Cambridge, MA's NextCODE Health has hit the ground running with a 5-year exclusive license on deCODE's technology, planning to use its predecessor's genomics platform for clinical diagnostics. Polaris Partners and Arch Venture Partners, who made out quite well when Amgen paid $415 million for deCODE, are putting up the Series A cash to get NextCODE off the ground.
Unlike its oft-troubled forebear, NextCODE has a clearer path to profit. The company plans to lend out its huge, refined genomic database to healthcare providers, using the technology to help physicians identify and analyze gene mutations, providing fast diagnoses without the need for major IT infrastructure.
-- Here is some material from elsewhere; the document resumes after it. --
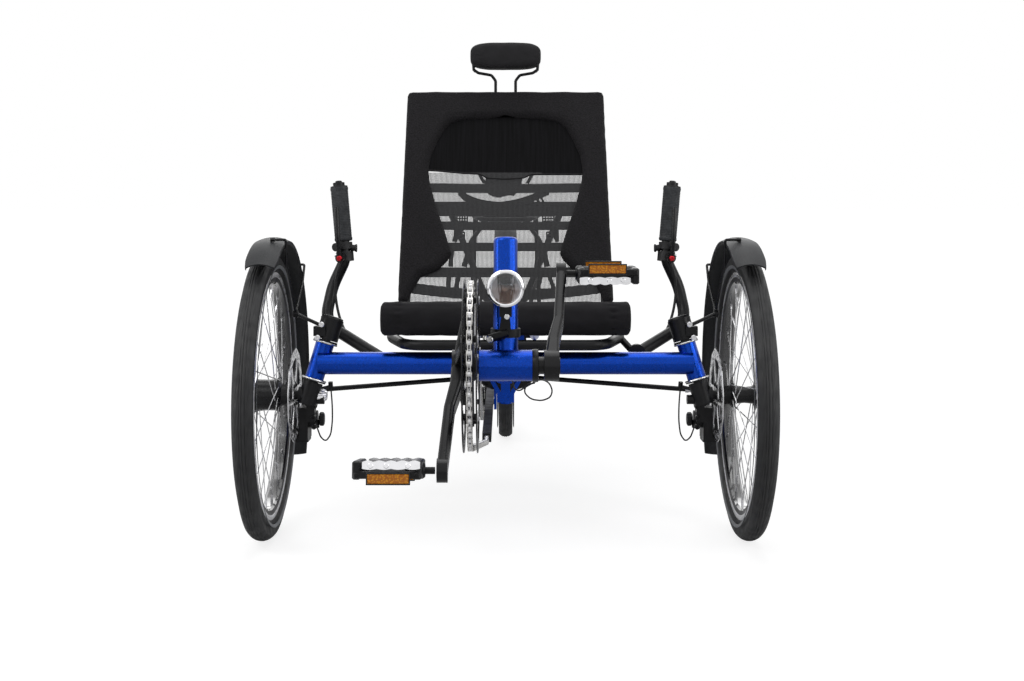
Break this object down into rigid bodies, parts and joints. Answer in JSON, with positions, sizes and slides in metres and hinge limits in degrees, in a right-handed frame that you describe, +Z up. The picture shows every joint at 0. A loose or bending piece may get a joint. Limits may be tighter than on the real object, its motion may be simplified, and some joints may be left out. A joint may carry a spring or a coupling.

And, despite its youth, the company already has some revenue streams in place through service deals with clinics around the world, including Boston Children's Hospital and the U.K.'s Newcastle University.
"Our vision is to transform patient diagnosis and resultant care through the rapid and accurate use of genome sequence data, and we are deploying the most powerful tools ever developed to make this vision a reality," CEO Hannes Smarason said in a statement. "These tools will enable us to provide clinically relevant insights to physicians and geneticists with unrivaled speed and accuracy."
The company's very existence is either an affirmation of deCODE's core principles or further proof that the industry is still in the honeymoon phase of its relationship with Big Data, depending on who you ask. Before Amgen flew in with a much-scrutinized buyout offer, the once-public deCODE spent millions dollars to create a repository of patient data orders of magnitude larger than anything else out there, but, like many in the genomics world, the company ran into serious concerns about just how to make money off of Big Data, which, coupled with the financial crisis, drove it into bankruptcy by 2009.
But the quizzical looks Amgen got had more to do with how the two companies fit together--why spend $415 million on data that outstrips your pipeline when you could partner up for a lot less?--than the utility of deCODE's platform. And NextCODE, with its well-defined service business model, already seems off to a better start than its parent.
The company's C-suite boasts a familiar cast of characters, with former deCODE chief financial officer Smarason in the top role and Jeff Gulcher, a deCODE co-founder, reprising his role as chief scientific officer.